* BEGIN Data lines *

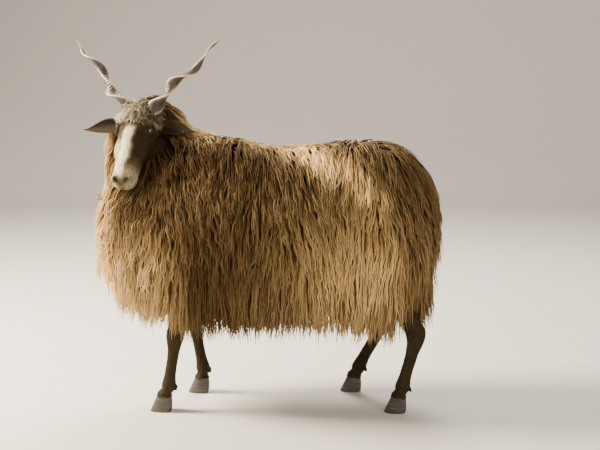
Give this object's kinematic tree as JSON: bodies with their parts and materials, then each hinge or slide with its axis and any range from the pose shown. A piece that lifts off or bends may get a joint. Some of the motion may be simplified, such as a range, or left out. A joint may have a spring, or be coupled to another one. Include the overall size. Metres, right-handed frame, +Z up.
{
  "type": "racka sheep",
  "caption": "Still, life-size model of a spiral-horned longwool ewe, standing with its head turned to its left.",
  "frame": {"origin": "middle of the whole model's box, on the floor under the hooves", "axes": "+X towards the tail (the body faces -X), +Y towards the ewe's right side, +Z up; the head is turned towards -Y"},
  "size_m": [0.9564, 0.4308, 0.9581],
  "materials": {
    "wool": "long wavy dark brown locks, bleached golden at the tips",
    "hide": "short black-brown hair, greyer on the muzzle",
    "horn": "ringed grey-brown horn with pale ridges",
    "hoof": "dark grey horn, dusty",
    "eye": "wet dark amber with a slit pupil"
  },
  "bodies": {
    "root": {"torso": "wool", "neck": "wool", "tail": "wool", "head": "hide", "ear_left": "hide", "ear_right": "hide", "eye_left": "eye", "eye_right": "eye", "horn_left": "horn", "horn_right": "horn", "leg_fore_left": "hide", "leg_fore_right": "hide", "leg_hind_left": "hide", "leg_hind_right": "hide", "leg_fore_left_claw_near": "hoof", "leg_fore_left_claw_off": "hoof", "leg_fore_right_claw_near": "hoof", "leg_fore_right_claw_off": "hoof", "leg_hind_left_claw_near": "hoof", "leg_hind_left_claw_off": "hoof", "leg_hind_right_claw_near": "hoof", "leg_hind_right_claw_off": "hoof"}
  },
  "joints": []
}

* END Data lines *

__The exercise__: Give back the whole listing exactly as it reads.

__Task result__:
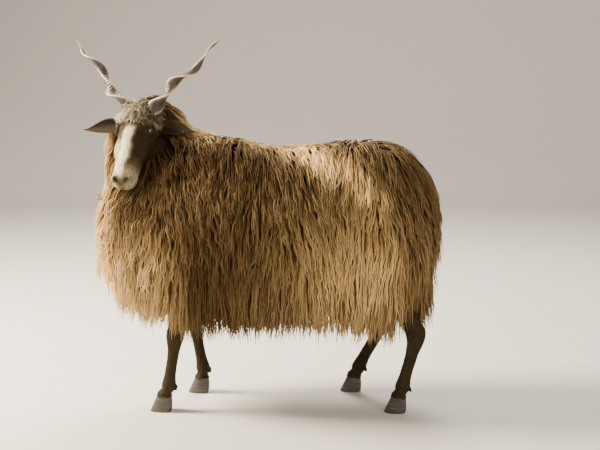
Give this object's kinematic tree as JSON: bodies with their parts and materials, then each hinge or slide with its axis and any range from the pose shown. A piece that lifts off or bends may get a joint. Some of the motion may be simplified, such as a range, or left out. A joint may have a spring, or be coupled to another one. Include the overall size. Metres, right-handed frame, +Z up.
{
  "type": "racka sheep",
  "caption": "Still, life-size model of a spiral-horned longwool ewe, standing with its head turned to its left.",
  "frame": {"origin": "middle of the whole model's box, on the floor under the hooves", "axes": "+X towards the tail (the body faces -X), +Y towards the ewe's right side, +Z up; the head is turned towards -Y"},
  "size_m": [0.9564, 0.4308, 0.9581],
  "materials": {
    "wool": "long wavy dark brown locks, bleached golden at the tips",
    "hide": "short black-brown hair, greyer on the muzzle",
    "horn": "ringed grey-brown horn with pale ridges",
    "hoof": "dark grey horn, dusty",
    "eye": "wet dark amber with a slit pupil"
  },
  "bodies": {
    "root": {"torso": "wool", "neck": "wool", "tail": "wool", "head": "hide", "ear_left": "hide", "ear_right": "hide", "eye_left": "eye", "eye_right": "eye", "horn_left": "horn", "horn_right": "horn", "leg_fore_left": "hide", "leg_fore_right": "hide", "leg_hind_left": "hide", "leg_hind_right": "hide", "leg_fore_left_claw_near": "hoof", "leg_fore_left_claw_off": "hoof", "leg_fore_right_claw_near": "hoof", "leg_fore_right_claw_off": "hoof", "leg_hind_left_claw_near": "hoof", "leg_hind_left_claw_off": "hoof", "leg_hind_right_claw_near": "hoof", "leg_hind_right_claw_off": "hoof"}
  },
  "joints": []
}